How to practice playing the ocarina at high tempo
Practising playing the ocarina at high tempo is straightforward in principle, but can also be frustrating. It can take quite a long time to develop the skill as Learning begins on a conscious level, and the conscious mind is flexible but slow.
As you play more, the task of playing the ocarina is automated by your subconscious mind and, as this happens, you will be able to play faster. Your speed will naturally increase over time.
Do note that instrument design, tuning, and poor player technique can make playing quickly more difficult. Those points are discussed later.
Practising playing at high tempo
You can practice playing at high tempo by starting out at a relatively low tempo, and gradually working up the speed.
Using a metronome is critical as it is difficult to intuitively feel small changes in tempo. It's really easy to go from a tempo that you can manage, and jump up to something where you make loads of mistakes.
This can be practised as follows:
- Start out at a slow, comfortable speed at which you can play the tune start to finish to a metronome without any serious errors.
- Once you have found this tempo, bump up the speed 5 to 10 beats per minute. Play through the tune a few times. If you don't feel any tension, bump it up a little more.
- You will reach a point where you can still hit the notes but you feel a tension while doing so—a niggling feeling that you should back off. Once you find this point, stick with it. If you play repetitions for 5 or 10 minutes the initial tension will start to go away.
After you get comfortable playing at this speed, give yourself a rest.
Be sure to practice regularly, over multiple days and you'll notice that it gets easier. There is a phenomenon called the Spacing Effect where practising in short sessions regularly causes you to learn more than practising in a large block.
You may find that you can play some parts of your tune faster than others without making mistakes. If this is the case, you may want to isolate the parts where you are tripping up and practise them in isolation. Work on them at a lower speed if needed.

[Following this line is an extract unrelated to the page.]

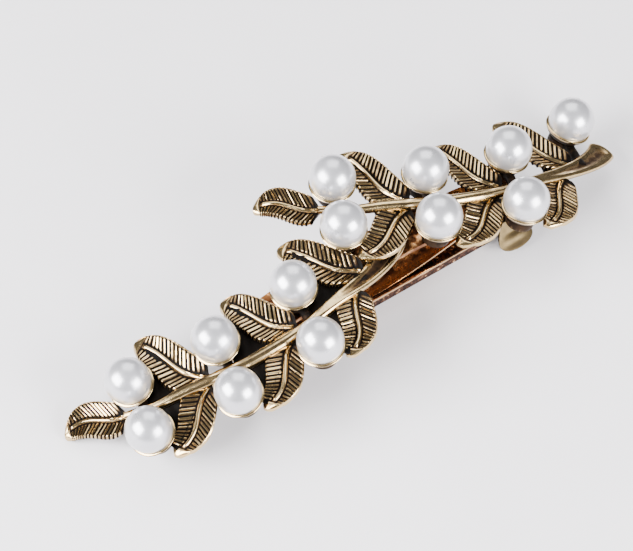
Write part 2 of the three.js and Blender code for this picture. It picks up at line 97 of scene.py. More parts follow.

Practising in this way begins to move the task from your conscious mind to your subconscious. As this happens, you will be able to play it faster. Since this transition often happens when you sleep, you may not see immediate results during your practice session. After a few days, you'll notice that you can go faster.
Minimize your finger movements
Minimizing your finger movements will help you to play at high tempo as the further you move your fingers, the faster they need to move to keep up with the tempo of the music. At some point it will hold you back.
There is a point, around two centimetres above a hole, where the finger no longer changes the instrument's pitch, and it is good practice to lift your fingers no higher than this. How to train yourself to do so is discussed in Controlling your finger movements.
The movement of the finger creates a brief pitch slide and, when playing quickly, this can be a non-trivial part of the note's total duration. Fingers have to move extremely quickly to avoid this or your playing can sound muddy.
Play an ocarina with a low air requirement
An ocarina with a low air requirement is easier to play at high tempo, as such an instrument will also have a flatter breath curve.
It is easier to change you pressure by a small amount, just as it is easier to move a finger over a small distance than a larger one.
Ocarinas have a nonlinear response to pressure changes. A small pressure increase on the low end requires a considerably larger increase on the high end to maintain the same pitch.
Play a 10 hole or a multichamber
As more holes are added to an ocarina, more air is required to maintain sound production. This change is not linear; adding a subhole or two greatly increases the pressure needed to sound the high notes.
10 and 11 hole ocarinas may be tuned with a flatter breath curve over their sounding range. Multichambers also sidestep this problem, as each chamber produces a smaller part of the total range even with subholes.
Do not tongue every note
As the tempo goes up, tonguing every note can hold you back. Even if you can keep up, rapid tonguing may cause other problems: it can sound choppy and may cause intonation issues. When tonguing quickly, the tongue tends to remain close to the roof of the mouth. It may restrict the airflow enough to flatten the ocarina's pitch, especially if your ocarina's air requirement is around the limit of what you can produce.
Instead of tonguing every note, only tongue the notes needed to maintain the phrasing of the music. When you need to separate two notes within a phrase, fingered articulations can be used instead. These respond better at speed as the instrument does not have to stop and start sounding. When you stop the airflow, it takes a certain amount of time for the ocarina to start sounding again.